Signed and proclaimed in 1948, the Declaration of Independence reflected a broad consensus that included Communists and Revisionists, the National Religious and Herut. It promised “full and equal citizenship” for all of Israel’s citizens, “irrespective of religion, race or gender.” This statement did not prevent the enactment of discriminatory laws against the Arab population that favored the Jewish majority: the Law of Return, the Absentees’ Law, zoning and building laws, and tax and budgetary policies that have discriminated against the Arab population for 70 years.

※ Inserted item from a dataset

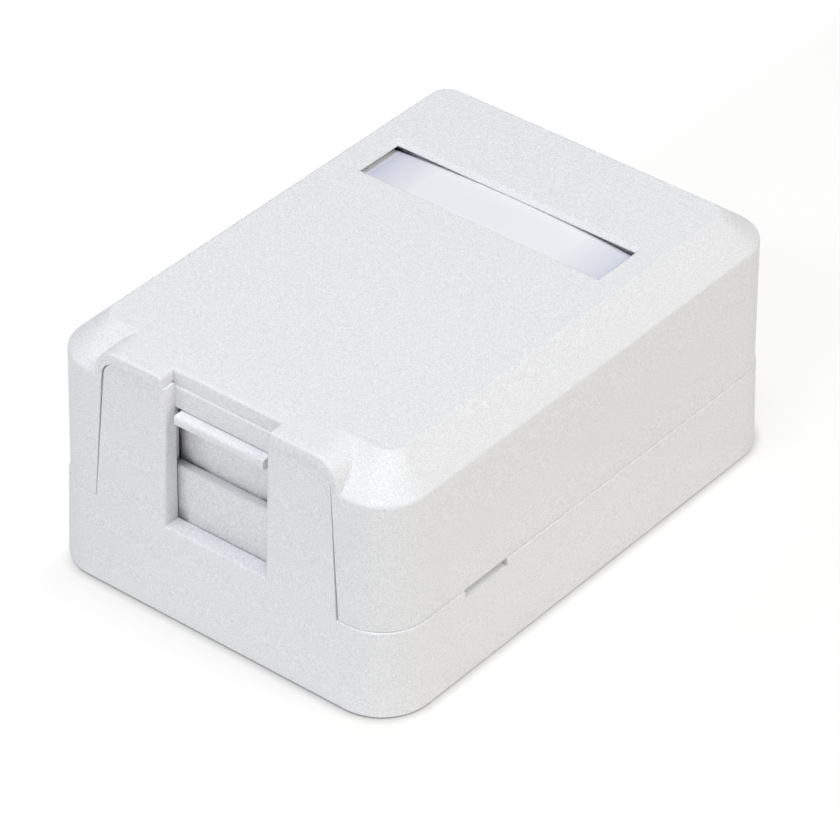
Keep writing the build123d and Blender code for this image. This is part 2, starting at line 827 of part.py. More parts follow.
def board_screw(side, name):
    """Pan head screw through the board into its boss, with a cross recess."""
    with BuildPart() as screw:
        with BuildSketch(Plane.XY.offset(board_top)):
            with Locations((side * board_screw_x, board_screw_y)):
                Circle(screw_head_radius)
        extrude(amount=screw_head_height)
        chamfer(faces().sort_by(Axis.Z)[-1].edges(), screw_head_chamfer)
        with BuildSketch(Plane.XY.offset(board_top)):
            with Locations((side * board_screw_x, board_screw_y)):
                Circle(screw_shank_radius)
        extrude(amount=screw_bottom - board_top)
        with BuildSketch(Plane.XY.offset(board_top + screw_head_height)):
            with Locations((side * board_screw_x, board_screw_y)):
                Rectangle(screw_recess_width, screw_recess_slot)
                Rectangle(screw_recess_slot, screw_recess_width)
        extrude(amount=-screw_recess_depth, mode=Mode.SUBTRACT)
    screw.part.label = name
    return screw


# Jack housing: plug cavity with latch step, comb for the spring wires, open back
jack_top = board_top + jack_height
plug_low = board_top + plug_floor
plug_top = plug_low + plug_height
carrier_front_y = jack_back_y - carrier_length
with BuildPart() as jack_housing:
    block(centred(jack_width), (jack_front_y, jack_back_y), (board_top, jack_top))
    fillet(edges().filter_by(Axis.Y).group_by(Axis.Z)[-1], jack_edge_radius)
    plug_y = (jack_front_y - overrun, jack_front_y + plug_depth)
    block(centred(plug_width), plug_y, (plug_low, plug_top), Mode.SUBTRACT)
    latch_y = (jack_front_y - overrun, jack_front_y + latch_depth)
    block(centred(latch_width), latch_y, (plug_low, plug_top + latch_step_height), Mode.SUBTRACT)
    block(centred(latch_step_width), latch_y, (plug_low, plug_top + latch_height), Mode.SUBTRACT)
    comb_y = (jack_front_y + comb_front, jack_back_y)
    with BuildSketch(Plane.XY.offset(plug_low - comb_depth)):
        with Locations(*[(x, sum(comb_y) / 2) for x in contact_x]):
            Rectangle(comb_slot_width, comb_y[1] - comb_y[0])
    extrude(amount=comb_depth + overrun, mode=Mode.SUBTRACT)
    block(
        centred(carrier_width + 2 * carrier_clearance),
        (carrier_front_y - carrier_clearance, jack_back_y + overrun),
        (board_top - overrun, board_top + carrier_height + carrier_clearance),
        Mode.SUBTRACT,
    )
jack_housing.part.label = "jack_housing"

# Carrier that holds the spring wires at the back of the jack
with BuildPart() as contact_carrier:
    block(
        centred(carrier_width),
        (carrier_front_y, jack_back_y),
        (board_top + carrier_clearance, board_top + carrier_height),
    )
    slot_y = (carrier_front_y - overrun, jack_back_y - contact_pin_setback + comb_slot_width)
    with BuildSketch(Plane.XY.offset(board_top)):
        with Locations(*[(x, sum(slot_y) / 2) for x in contact_x]):
            Rectangle(comb_slot_width, slot_y[1] - slot_y[0])
    extrude(amount=contact_run_height + 2 * contact_thickness, mode=Mode.SUBTRACT)
contact_carrier.part.label = "contact_carrier"


def contact_wire(index):
    """Spring wire: a pin through the board, a run along the jack's floor, and the sprung end."""
    run_z = board_top + contact_run_height
    pin_y = contact_pin_y[index]
    bend_y = jack_front_y + contact_front_inset
    rise = radians(contact_rise_angle)
    with BuildPart() as wire:
        with BuildSketch(Plane.YZ.offset(contact_x[index] - contact_width / 2)):
            with BuildLine():
                path = Polyline(
                    (pin_y, board_underside - contact_tail),
                    (pin_y, run_z),
                    (bend_y, run_z),
                    (
                        bend_y + contact_free_length * cos(rise),
                        run_z + contact_free_length * sin(rise),
                    ),
                )
                offset(path, contact_thickness / 2, kind=Kind.INTERSECTION, side=Side.BOTH)
            make_face()
        extrude(amount=contact_width)
    wire.part.label = f"contact_wire_{index + 1}"
    return wire


def idc_block(side, name):
    """Terminal block: wire slots across it, each over a pocket that holds one blade."""
    x = side * idc_x
    top = board_top + idc_height
    with BuildPart() as terminal:
        block(
            (x - idc_width / 2, x + idc_width / 2),
            (idc_y - idc_length / 2, idc_y + idc_length / 2),
            (board_top, top),
        )
        fillet(edges().filter_by(Axis.Z), idc_edge_radius)
        for y in idc_slot_y:
            with BuildSketch(Plane.YZ.offset(x - idc_width / 2 - overrun)):
                with BuildLine():
                    Polyline(
                        (y - idc_slot_width / 2 - idc_slot_mouth, top + idc_slot_mouth),
                        (y - idc_slot_width / 2 - idc_slot_mouth, top),
                        (y - idc_slot_width / 2, top - 2 * idc_slot_mouth),
                        (y - idc_slot_width / 2, top - idc_slot_depth),
                        (y + idc_slot_width / 2, top - idc_slot_depth),
                        (y + idc_slot_width / 2, top - 2 * idc_slot_mouth),
                        (y + idc_slot_width / 2 + idc_slot_mouth, top),
                        (y + idc_slot_width / 2 + idc_slot_mouth, top + idc_slot_mouth),
                        close=True,
                    )
                make_face()
            extrude(amount=idc_width + 2 * overrun, mode=Mode.SUBTRACT)
        with BuildSketch(Plane.XY.offset(board_top - overrun)):
            with Locations(*[(x, y) for y in idc_slot_y]):
                Rectangle(blade_thickness + 2 * blade_clearance, blade_width + 2 * blade_clearance)
        extrude(amount=idc_height - blade_top + blade_clearance + overrun, mode=Mode.SUBTRACT)
    terminal.part.label = name
    return terminal


def idc_blade(side, index, name):
    """Forked blade with a slit that takes the wire, on a tail through the board."""
    x = side * idc_x
    y = idc_slot_y[index]
    top = board_top + idc_height - blade_top
    with BuildPart() as blade:
        with BuildSketch(Plane.YZ.offset(x - blade_thickness / 2)):
            with BuildLine():
                Polyline(
                    (y - blade_width / 2, board_top + blade_clearance),
                    (y - blade_width / 2, top),
                    (y - blade_mouth / 2, top),
                    (y - blade_slit / 2, top - blade_mouth),
                    (y - blade_slit / 2, top - blade_slit_depth),
                    (y + blade_slit / 2, top - blade_slit_depth),
                    (y + blade_slit / 2, top - blade_mouth),
                    (y + blade_mouth / 2, top),
                    (y + blade_width / 2, top),
                    (y + blade_width / 2, board_top + blade_clearance),
                    (y + blade_tail_width / 2, board_top + blade_clearance),
                    (y + blade_tail_width / 2, board_underside - blade_tail),
                    (y - blade_tail_width / 2, board_underside - blade_tail),
                    (y - blade_tail_width / 2, board_top + blade_clearance),
                    close=True,
                )
            make_face()
        extrude(amount=blade_thickness)
    blade.part.label = name
    return blade


sides = {"left": -1, "right": 1}
pieces = [
    base_tray,
    top_cover,
    label_strip,
    shutter_lower_leaf,
    shutter_upper_leaf,
    shutter_guide,
    circuit_board,
    jack_housing,
    contact_carrier,
]
pieces += [contact_wire(index) for index in range(contact_count)]
for side_name, side_sign in sides.items():
    pieces.append(shutter_spring(side_sign, f"shutter_spring_{side_name}"))
    pieces.append(board_screw(side_sign, f"board_screw_{side_name}"))
    pieces.append(idc_block(side_sign, f"idc_block_{side_name}"))
    for number in range(idc_count):
        pieces.append(idc_blade(side_sign, number, f"idc_blade_{side_name}_{number + 1}"))

os.makedirs("parts", exist_ok=True)
for piece in pieces:
    export_step(piece.part, f"parts/{piece.part.label}.step")
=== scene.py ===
import json
import math

import bmesh
import bpy
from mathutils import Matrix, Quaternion, Vector


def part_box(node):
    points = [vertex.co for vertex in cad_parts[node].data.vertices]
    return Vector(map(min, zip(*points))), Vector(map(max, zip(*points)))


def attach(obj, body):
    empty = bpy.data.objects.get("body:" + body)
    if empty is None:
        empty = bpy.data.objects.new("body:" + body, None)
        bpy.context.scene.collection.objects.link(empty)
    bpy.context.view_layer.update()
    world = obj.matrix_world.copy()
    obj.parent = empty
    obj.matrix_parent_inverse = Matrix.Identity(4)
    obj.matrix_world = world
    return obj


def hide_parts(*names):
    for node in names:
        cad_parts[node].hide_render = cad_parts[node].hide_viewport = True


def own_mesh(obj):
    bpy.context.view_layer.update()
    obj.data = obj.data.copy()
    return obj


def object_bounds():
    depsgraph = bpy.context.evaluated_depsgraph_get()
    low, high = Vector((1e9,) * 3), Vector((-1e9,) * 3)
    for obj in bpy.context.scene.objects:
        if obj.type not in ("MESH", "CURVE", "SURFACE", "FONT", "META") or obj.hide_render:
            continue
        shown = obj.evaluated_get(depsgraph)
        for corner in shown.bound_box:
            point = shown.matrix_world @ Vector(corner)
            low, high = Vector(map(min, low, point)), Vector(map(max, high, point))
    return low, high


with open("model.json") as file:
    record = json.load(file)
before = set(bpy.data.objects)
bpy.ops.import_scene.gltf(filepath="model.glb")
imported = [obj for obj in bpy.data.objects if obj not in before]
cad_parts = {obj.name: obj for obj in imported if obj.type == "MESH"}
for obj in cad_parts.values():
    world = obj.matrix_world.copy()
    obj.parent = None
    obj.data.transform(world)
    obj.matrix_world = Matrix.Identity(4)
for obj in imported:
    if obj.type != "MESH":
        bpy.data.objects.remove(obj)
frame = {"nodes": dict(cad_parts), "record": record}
cadLow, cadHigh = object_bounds()
nodes = frame["nodes"]
mm = 0.001
print("frame loaded:", len(nodes), "solids")

# The camera stands where the photograph was taken from, aimed a little below the box's middle
cameraSetup = {
    "azimuth": 38.53,        # degrees round from straight in front of the port
    "elevation": 36.36,
    "roll": 0.678,
    "shiftRight": 0.198,     # mm, where the view's middle lies from the middle of the box
    "shiftUp": -4.184,
    "distance": 490.27,      # mm
    "lens": 212.4,           # mm
    "sensor": 36,            # mm
    "nearest": 0.02,         # m, nothing nearer is rendered
    "farthest": 20,
}


def makeCamera(setup):
    azimuth, elevation = math.radians(setup["azimuth"]), math.radians(setup["elevation"])
    back = Vector((
        math.sin(azimuth) * math.cos(elevation),
        -math.cos(azimuth) * math.cos(elevation),
        math.sin(elevation),
    ))
    right = Vector((math.cos(azimuth), math.sin(azimuth), 0))
    up = back.cross(right)
    middle = Vector((0, 0, (cadLow.z + cadHigh.z) / 2))
    data = bpy.data.cameras.new("camera")
    data.lens = setup["lens"]
    data.sensor_width = setup["sensor"]
    data.clip_start, data.clip_end = setup["nearest"], setup["farthest"]
    camera = bpy.data.objects.new("camera", data)
    bpy.context.collection.objects.link(camera)
    camera.location = middle + (
        right * setup["shiftRight"] + up * setup["shiftUp"] + back * setup["distance"]
    ) * mm
    camera.rotation_mode = "QUATERNION"
    turn = (-back).to_track_quat("-Z", "Y")
    camera.rotation_quaternion = turn @ Quaternion((0, 0, 1), math.radians(setup["roll"]))
    bpy.context.scene.camera = camera


makeCamera(cameraSetup)
print("camera placed")


# In these helpers a value is either a number or another node's output
def feed(tree, socket, value):
    if isinstance(value, (int, float)):
        socket.default_value = value
    else:
        tree.links.new(value, socket)


def mathOf(tree, operation, *values):
    node = tree.nodes.new("ShaderNodeMath")
    node.operation = operation
    for socket, value in zip(node.inputs, values):
        feed(tree, socket, value)
    return node.outputs[0]


def rangeOf(tree, value, start, end, atStart, atEnd, kind="LINEAR"):
    node = tree.nodes.new("ShaderNodeMapRange")
    node.interpolation_type = kind
    sockets = {"Value": value, "From Min": start, "From Max": end, "To Min": atStart, "To Max": atEnd}
    for name, part in sockets.items():
        feed(tree, node.inputs[name], part)
    return node.outputs[0]


def opennessOf(tree, reach, samples):    # 1 on open ground, less where walls stand within reach
    nearby = tree.nodes.new("ShaderNodeAmbientOcclusion")
    nearby.samples = samples
    nearby.inputs["Distance"].default_value = reach * mm
    return nearby.outputs["AO"]


def placeOf(tree):
    return tree.nodes.new("ShaderNodeTexCoord").outputs["Object"]


def acrossAndAlong(tree):
    split = tree.nodes.new("ShaderNodeSeparateXYZ")
    tree.links.new(placeOf(tree), split.inputs[0])
    return split.outputs["X"], split.outputs["Y"]


coolLight, warmLight, plainLight = (0.96, 0.99, 1.05), (1.05, 1.00, 0.90), (1.00, 1.00, 1.00)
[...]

What led to the enactment of the nation-state law are the rulings of the Supreme Court of Israel, such as decisions that prevented the expulsion of asylum seekers from Africa, that allowed Arabs to purchase land in Jewish towns, that evacuated illegal outposts in occupied territory, and other decisions that impeded the Right’s attempt to change the face of Israeli society. In the wings is the “Basic Law on Legislation,” which will define the limits of judicial review for years to come. In other words, the Arabs are the excuse, but the goal is to change the liberal lifestyle and the fruits of democracy enjoyed by the Jewish majority. It was not necessary to pass a nation-state law. Discrimination thrives without it.

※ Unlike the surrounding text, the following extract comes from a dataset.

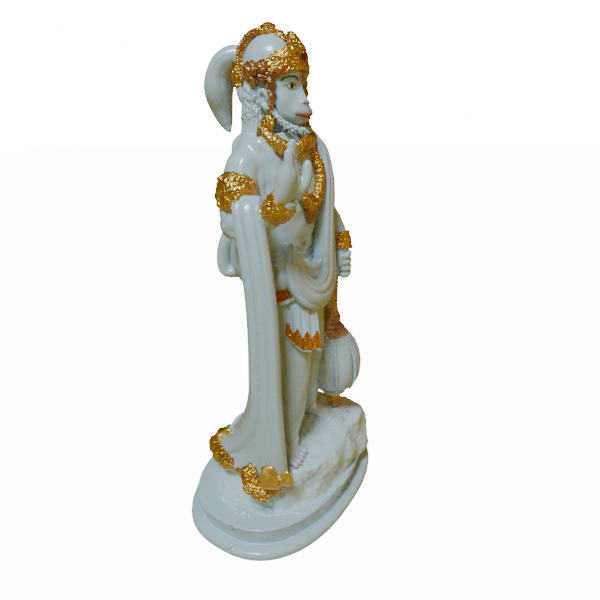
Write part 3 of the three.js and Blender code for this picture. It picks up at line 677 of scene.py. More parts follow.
HAND_TURN = radians(20)
ROW = array([math.cos(HAND_TURN), math.sin(HAND_TURN), 0])
PALM_OUT = array([math.sin(HAND_TURN), -math.cos(HAND_TURN), 0])
palm = roll([[-38.8, -24.6, 163], [-38.8, -29.2, 171], [-38.2, -31.2, 179], [-37.4, -32.4, 186]], [5, 7, 7.8, 6.6],
    [4.6, 5.2, 5.4, 3], across=tuple(ROW))
fingers = []
for n, tip in enumerate([191, 194.6, 195.6, 193.8]):
    base = array([-37, -32.6, 0]) + ROW * (n - 1.5) * 3.5 - PALM_OUT * 0.4 * abs(n - 1.6)
    fingers.append(roll([base + [0, 0, 176], base + [0.2, 0, 187], base - PALM_OUT * 0.2 + [0.5, 0, tip]],
        [2.5, 2.3, 1.9], fine=(24, 40), rounded=(0, 0.14)))
thumb_root = egg([-34.8, -32.2, 173], [5, 4.4, 6.4])
thumb = roll([[-34.6, -31.6, 169], [-31.2, -36.2, 175], [-29.6, -37, 185.8]], [4, 3, 2.2], fine=(24, 40),
    rounded=(0, 0.16))
piece("raised_hand", fused([palm, *fingers, thumb_root, thumb], 0.42, 3), white)

back_of_hand = egg([39, -18.5, 115], [7, 7.6, 11])
grip = [roll([[43.5, -19.5, z], [41.5, -25.4, z - 0.5], [36, -26.8, z - 1.2], [32.5, -24, z - 1.6]],
    [2.2, 2.35, 2.3, 2], across=(0, 0, 1), fine=(24, 40), rounded=(0, 0.15)) for z in 122 - arange(4) * 4.3]
grip_thumb = roll([[37, -20, 124], [34, -23.5, 120], [32.6, -24.4, 113]], [2.8, 2.6, 2], fine=(24, 30),
    rounded=(0, 0.2))
piece("mace_hand", fused([back_of_hand, *grip, grip_thumb], 0.5, 2), white)


# Bands on the arms

def hammered(t, a, size, height, seed, wide=9, deep=9, long=18):
    """Small lumps over a roll: pebbles on the band unrolled to that width, depth and length."""
    return height * pebbles(points(wide * cos(a), deep * sin(a), long * t), size, seed)


def armlet_carving(t, a):
    """Lumps, upright ribs in the lower half, and a rim of knobs."""
    lumps = 0.9 * hammered(t, a, 2.4, 1.1, 51) * step(t, 0.12, 0.25)
    ribs = 0.8 * pleats(13 * a / pi) * step(t, 0.45, 0.8)
    return lumps + ribs - 0.8 + 0.5 * bell(t, 0.3, 0.03) * cos(30 * a) - 1.6 * step(t, 0.93, 1)


def cuff(way, wide, seed, end=0):
    carving = lambda t, a: hammered(t, a, 2.1, 0.8, seed) - 0.5 + 0.5 * bell(t, 0.5, 0.08)
    return roll(way, wide, fine=(90, 38), carve=carving, rounded=(0, end))


right_cuff = cuff([[-39.2, -19, 158.8], [-39, -24.5, 162.4], [-38.6, -29.6, 166.8]], [7, 8, 7.9], 52, 0.12)
left_cuff = cuff([[43.2, -14.5, 133], [42.8, -16.5, 128], [41.6, -17.8, 122.8]], [9.9, 9.3, 9.9], 53)
armlet = roll([[-32.2, 5, 179.5], [-33.2, 5, 175], [-35, 5, 169], [-36.4, 4.6, 163], [-37.2, 5, 158.5]],
    [7.6, 10.6, 11.6, 10.6, 9.6], across=(0, 1, 0), fine=(140, 70), carve=armlet_carving, rounded=(0.12, 0))
piece("armlet", armlet, gold)
piece("cuffs", [right_cuff, left_cuff], gold)


# Wrap, its hem, and the fan of pleats

WRAP_FOLDS = 9
piece("wrap", roll([[0, 0, 131], [0, 0, 124], [-0.5, -1, 117], [-0.5, -2, 112], [0.5, -3, 105]],
    [20.5, 25, 27.6, 28.8, 30.2], [15.5, 18, 19.4, 20, 20.8], fine=(250, 72),
    carve=lambda t, a: (0.4 + 1.5 * t) * (pleats((a + 0.7 * t) * 2 * WRAP_FOLDS / TAU, 0.7) - 0.6)
    + 0.8 * bell(t, 0.97, 0.04) * cos(42 * a),
    marks={"gilt": lambda t, a: step(t, 0.74, 0.76) * fall(t, 0.89, 0.91)}), red_gilt_cloth)


FAN_PLEATS = 4
FAN_WAIST = [[-18, -13.2, 107], [-13, -21, 106], [-1, -25.5, 102]]
FAN_HEM = [[-22.6, -15.2, 85], [-19, -25.6, 75], [-9.5, -33, 74]]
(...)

The government openly admits that the Left is the target; the Left is the internal enemy and it must be defeated. “If we look at the hysteria that has gripped the Left in the face of this law, I think it is excellent,” Minister Yariv Levin said in an interview with Haaretz on August 6. What is of great importance to Levin is the hysteria of the Left and not the panic gripping the Arabs. The factor that threatens the peace and security of the coalition is undoubtedly the Zionist leftist opposition, not the Arab-dominated Joint List.

The purpose of the nation-state law is to ensure that the right-wing government continues to rule for as long as possible. When Standard & Poor’s upgrades Israel’s credit rating, and Trump continues, with Putin’s help, to drive the US and the world crazy, the nation-state law is just a sideshow, a global footnote that helps Netanyahu mobilize his base and neutralize the opposition.

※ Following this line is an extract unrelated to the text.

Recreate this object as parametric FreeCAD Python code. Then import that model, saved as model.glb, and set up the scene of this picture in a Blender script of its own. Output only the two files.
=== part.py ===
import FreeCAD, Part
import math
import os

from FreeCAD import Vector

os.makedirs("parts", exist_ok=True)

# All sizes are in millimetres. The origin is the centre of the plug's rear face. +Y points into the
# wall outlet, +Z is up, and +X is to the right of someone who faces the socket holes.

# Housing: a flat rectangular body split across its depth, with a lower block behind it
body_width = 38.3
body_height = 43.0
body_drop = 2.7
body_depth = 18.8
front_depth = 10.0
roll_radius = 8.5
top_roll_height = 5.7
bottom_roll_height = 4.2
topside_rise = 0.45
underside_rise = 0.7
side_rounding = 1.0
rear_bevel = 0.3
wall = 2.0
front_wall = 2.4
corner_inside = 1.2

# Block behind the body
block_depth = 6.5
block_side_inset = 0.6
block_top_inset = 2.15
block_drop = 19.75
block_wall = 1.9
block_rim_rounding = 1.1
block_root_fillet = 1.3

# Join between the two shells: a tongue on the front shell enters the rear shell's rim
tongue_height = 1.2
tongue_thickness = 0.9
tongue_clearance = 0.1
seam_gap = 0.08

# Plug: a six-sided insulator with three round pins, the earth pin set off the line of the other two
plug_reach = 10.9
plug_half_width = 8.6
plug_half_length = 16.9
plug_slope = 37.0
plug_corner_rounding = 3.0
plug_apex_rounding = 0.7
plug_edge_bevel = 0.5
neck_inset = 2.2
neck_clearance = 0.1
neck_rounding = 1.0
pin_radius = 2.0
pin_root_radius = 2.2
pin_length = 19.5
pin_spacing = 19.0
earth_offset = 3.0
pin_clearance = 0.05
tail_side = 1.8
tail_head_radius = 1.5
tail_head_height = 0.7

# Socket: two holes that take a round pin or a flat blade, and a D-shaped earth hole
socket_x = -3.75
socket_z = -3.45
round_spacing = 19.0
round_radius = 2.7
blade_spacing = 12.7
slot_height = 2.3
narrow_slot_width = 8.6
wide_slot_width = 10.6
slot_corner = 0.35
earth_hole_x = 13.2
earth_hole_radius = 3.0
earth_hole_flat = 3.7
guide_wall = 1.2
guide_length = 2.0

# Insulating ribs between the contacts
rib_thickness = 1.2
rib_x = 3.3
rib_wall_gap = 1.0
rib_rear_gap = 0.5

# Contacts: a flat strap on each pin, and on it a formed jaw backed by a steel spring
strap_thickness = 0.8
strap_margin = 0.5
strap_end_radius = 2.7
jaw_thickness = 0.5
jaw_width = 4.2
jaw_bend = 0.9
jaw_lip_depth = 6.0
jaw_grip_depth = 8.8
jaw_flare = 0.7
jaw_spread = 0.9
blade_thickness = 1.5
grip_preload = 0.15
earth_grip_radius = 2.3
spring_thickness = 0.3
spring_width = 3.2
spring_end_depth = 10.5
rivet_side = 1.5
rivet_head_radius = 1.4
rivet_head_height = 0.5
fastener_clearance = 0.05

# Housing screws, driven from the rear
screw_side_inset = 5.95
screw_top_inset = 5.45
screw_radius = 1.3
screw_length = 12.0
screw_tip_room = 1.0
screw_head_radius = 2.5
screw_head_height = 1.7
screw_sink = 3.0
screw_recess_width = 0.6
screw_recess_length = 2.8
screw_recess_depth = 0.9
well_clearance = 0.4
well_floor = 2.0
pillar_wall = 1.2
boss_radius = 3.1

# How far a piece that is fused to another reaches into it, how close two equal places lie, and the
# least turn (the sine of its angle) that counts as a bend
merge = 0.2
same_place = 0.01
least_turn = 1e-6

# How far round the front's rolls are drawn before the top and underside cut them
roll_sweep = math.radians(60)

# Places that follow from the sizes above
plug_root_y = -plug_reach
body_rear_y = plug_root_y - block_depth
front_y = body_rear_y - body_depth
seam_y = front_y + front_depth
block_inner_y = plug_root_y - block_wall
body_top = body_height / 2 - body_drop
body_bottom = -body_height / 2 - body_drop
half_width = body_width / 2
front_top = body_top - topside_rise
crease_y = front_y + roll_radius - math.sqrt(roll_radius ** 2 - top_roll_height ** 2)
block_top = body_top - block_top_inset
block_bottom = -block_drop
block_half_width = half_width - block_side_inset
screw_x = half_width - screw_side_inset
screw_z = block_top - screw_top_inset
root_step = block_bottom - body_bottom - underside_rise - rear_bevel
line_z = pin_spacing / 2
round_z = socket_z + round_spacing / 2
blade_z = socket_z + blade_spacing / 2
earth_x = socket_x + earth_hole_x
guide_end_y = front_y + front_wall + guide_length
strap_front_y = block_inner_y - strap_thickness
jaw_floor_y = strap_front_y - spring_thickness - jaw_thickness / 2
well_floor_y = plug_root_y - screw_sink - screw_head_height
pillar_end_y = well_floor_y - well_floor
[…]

How can the Zionist Left dare oppose a law that says that the State of Israel belongs only to the Jewish people? How can Avi Gabbay, head of the Labor Party (a.k.a. the Zionist Camp) support the protesters in the square when he himself has declared that the Left “has forgotten what it means to be Jews,” adding, “We are Jews, living in a Jewish state. I think one of the Labor Party’s problems is that it has distanced itself from that”? After all, it is clear that Netanyahu has the upper hand in the ‘who is more Jewish’ competition. The nation-state law aims to pull the rug out from under Labor’s Gabbay, and it gives Netanyahu the competitive edge over Yesh Atid’s strongman, Yair Lapid, who is trying to out-bibi Bibi.

Nevertheless, the Left is content to see the LGBT and the Druze rallying at Rabin Square, since they aren’t necessarily leftists. Both groups represent a broader spread: MKs Itzik Shmuli (Labor) and Amir Ohana (Likud) are gay, while Ayoub Kara is a Druze Likud minister, and Salah Saad is of Labor. If they were leftists, Netanyahu would have no trouble dismissing them. But because they represent a wider circle in public opinion and enjoy public support, he is in danger of having to pay a political price.

Despite the above, Tzipi Livni (recently appointed as leader of the opposition) is still trying to spearhead the struggle, and promises, if elected, to override the nation-state law with the Declaration of Independence. However,the Declaration of Independence does not have the power to build a truly democratic and egalitarian society. Moreover, it even prepared the ground upon which the nation-state law is built. Discrimination against the Arab population and the division between Jews and Arabs are the fertile soil from which the Israeli Right arose. Since 1948, and despite the Declaration of Independence, Israel conquered the West Bank and Gaza and established an occupation that has lasted 50 out of its 70 years of existence.The marriage between the revisionist and messianic Right, together with the Ashkenazi and Mizrahi ultraorthodox, forms a stable coalition that can lead a counter-constitutional revolution and set up a benighted nationalist-religious regime.

In order to block the right-wing revolution, the Left must adopt a comprehensive program that will be a clear and unambiguous answer to the Right. Confronting the Jewish State, we must advocate for a truly democratic state, a state of all its citizens. Confronting the Occupation and the separate laws for settlers and Palestinians, we must present a far-reaching solution based on a single democratic state with equality and majority rule. Ironically, the Declaration of Independence states that Israel will “ensure complete equality of social and political rights to all its inhabitants irrespective of religion, race or gender. It will guarantee freedom of religion, conscience, language, education,and culture; it will safeguard the Holy Places of all religions, and it will be faithful to the principles of the Charter of the United Nations…and will take steps to bring about the economic union of the whole of Eretz-Israel.”

Economic unity already exists. It is based on the single Customs Envelope for Israel and the Palestinian Authority, one currency, and almost complete economic integration, but without equality or political rights. The Left has lost its vision; it has no political path and no socioeconomic alternative, and therefore it remains weak and doomed. The vision of a single state, a shared economy,and one constitution can defeat the Israeli Right and ensure peace and democracy. This is conditioned, of course, on Israelis and Palestinians finding a way of joining forces for the creation of a new reality.